Does Business History Repeat Itself?

During my academic days, one of my fields of study was Business History. If the mantra of regular historians is “those who cannot remember the past are condemned to repeat it,” the maxim of business historians is “those who do not study the past will have to figure things out for themselves.”

In most areas of business, this advice requires little conscious effort. Engineers naturally build on previous inventions, and managers naturally learn from their bosses’ actions (both good and bad). The natural learning model breaks down, however, in the case of business transformation, which happens so infrequently that leaders generally don’t have the opportunity to absorb lessons by osmosis.

As EMC’s CEO, Joe Tucci, has noted, the IT industry has experienced three major waves of transformation, at fairly regular fifteen-year intervals:

  • In the mid 1960s, the vertically integrated mainframe stack made computing accessible and economical for commercial enterprises.
  • In the early 1980s, personal computers based on microprocessors and horizontal industry standards allowed computing to spread beyond the glass house to desktops and laptops.
  • In the mid 1990s, the rise of the web let applications like search and CRM transcend traditional computing boundaries.

Now, a decade and a half later, we face the next wave of transformation, as the confluence of Cloud computing, Open source software, Mobile devices, Big Data, and Social media change both the business value and the operating model of IT. (As suggested by the capitalization in the previous sentence, this combination of forces can be remembered by the acronym COMBS.) If we could reach back across time and enlist as our mentors the CIOs who lived through the earlier waves of change, what guidance would they offer us as we face today’s transformation?

As a business historian, I recently studied the companies that capitalized on earlier transformations, and extracted the lessons from these historical mentors for today’s IT leaders. Across the waves, the winners were the CIOs who could drive transformation at three levels:

#1: Use new information technologies to transform the operating model of the business. 
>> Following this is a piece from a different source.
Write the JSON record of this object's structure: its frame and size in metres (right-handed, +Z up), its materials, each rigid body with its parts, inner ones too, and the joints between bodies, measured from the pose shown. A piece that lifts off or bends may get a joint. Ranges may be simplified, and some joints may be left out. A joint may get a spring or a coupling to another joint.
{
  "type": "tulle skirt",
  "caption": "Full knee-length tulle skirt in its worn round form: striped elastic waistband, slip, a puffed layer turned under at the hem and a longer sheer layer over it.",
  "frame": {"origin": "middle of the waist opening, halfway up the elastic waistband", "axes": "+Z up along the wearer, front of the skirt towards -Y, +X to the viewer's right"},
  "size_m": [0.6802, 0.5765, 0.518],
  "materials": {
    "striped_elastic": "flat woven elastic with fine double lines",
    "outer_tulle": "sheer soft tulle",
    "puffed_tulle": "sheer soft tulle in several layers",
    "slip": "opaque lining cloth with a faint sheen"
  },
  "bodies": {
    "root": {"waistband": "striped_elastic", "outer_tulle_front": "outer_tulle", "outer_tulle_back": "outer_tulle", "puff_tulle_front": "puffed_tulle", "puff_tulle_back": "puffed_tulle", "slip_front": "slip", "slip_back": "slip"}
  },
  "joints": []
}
For example, in the 1950s, the growth in air transportation put a severe strain on airline sales systems, which were labor intensive and non-scalable. From 1950 to 1958, the average number of passengers boarded annually per reservation agent dropped from 5100 to 3100. Growth wouldn’t solve the problem, it would make it worse. The airlines used the new technology of the mainframe IT wave to develop automated reservations systems that could scale with industry growth. Lesson: Look at your company’s productivity drivers and identify where new IT can solve operational barriers to profitable growth.
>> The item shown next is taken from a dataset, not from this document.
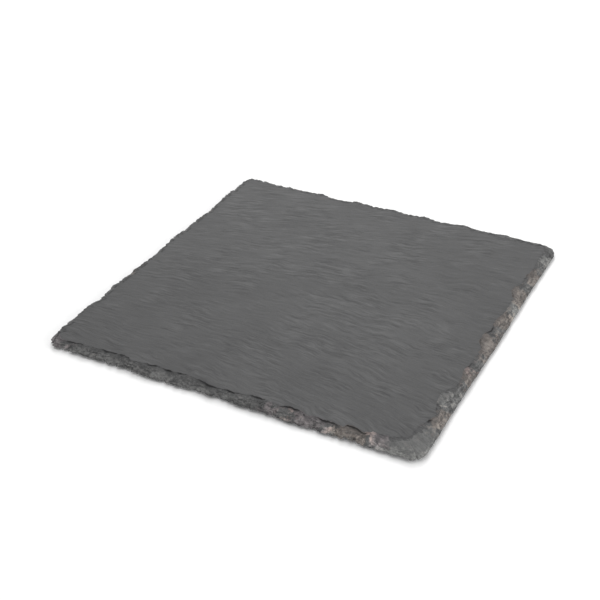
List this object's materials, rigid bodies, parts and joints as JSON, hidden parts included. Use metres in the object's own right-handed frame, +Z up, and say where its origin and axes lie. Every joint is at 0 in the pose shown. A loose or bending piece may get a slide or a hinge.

#2: Partner with the business to transform the competitive business model.

Once the airlines automated reservations, they expanded their systems to enable yield management (critical once industry pricing was deregulated) and loyalty management (critical as travel agents acted as intermediaries in customer relationships).
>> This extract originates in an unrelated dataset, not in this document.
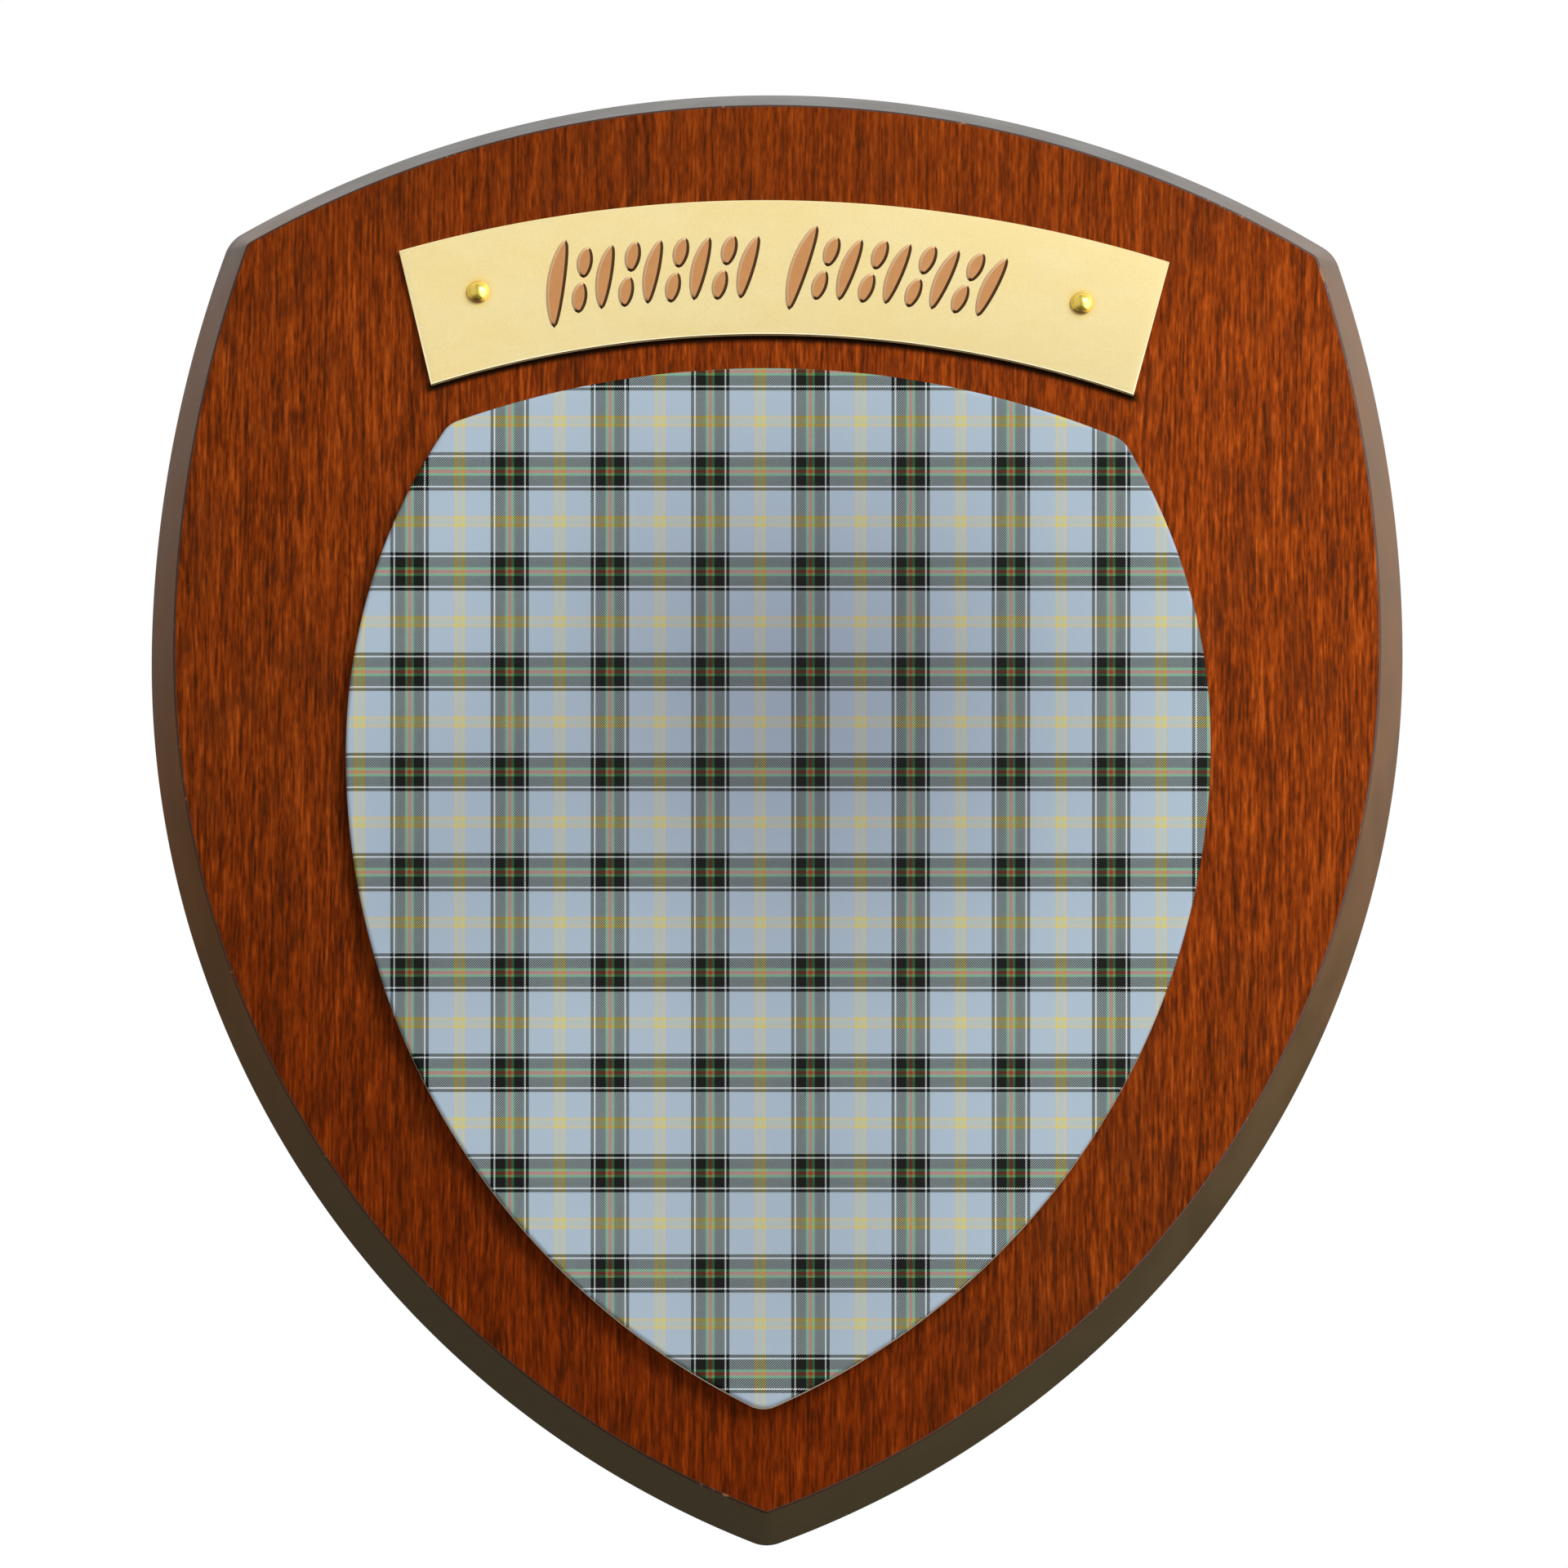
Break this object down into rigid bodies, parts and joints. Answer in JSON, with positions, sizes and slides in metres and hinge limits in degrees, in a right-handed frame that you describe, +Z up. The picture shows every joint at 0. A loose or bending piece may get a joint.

As another example, during the later microprocessor wave, a leading packaged food manufacturer gave its drivers handheld computers to permit daily analysis of sell-through trends at retail and to allow store-level micro-segmentation. Later, during the early distributed computing wave, a CIO at what became a major national bank developed CRM systems to retain customer intimacy as neighborhood banks were consolidated into national institutions. Lesson: Think beyond operational improvements and partner with the business to identify ways in which new IT can transform your company’s competitive strategy.

#3: Transform IT itself.

Even the best executed operational and strategic moves will be copied by competitors eventually, which means that successful CIOs in previous waves of change also focused on transforming IT to provide an ongoing executional advantage. Lesson: Focus on building an IT model and organization that are operationally efficient and strategically agile enough to maintain a lead over competitors that are late in catching the wave.

In a nutshell, the CIO heroes who distinguished themselves during earlier waves of change in IT did so by seeing transformation on three time scales: Today, improve the operations of the business; tomorrow, transform the business model; and beyond, build an IT organization that’s agile enough to hold a lead.  Looking at these lessons within the context of cloud, Big Data, mobile, social, etc., one is reminded of Mark Twain’s quip: “History doesn’t repeat itself, but it does rhyme.”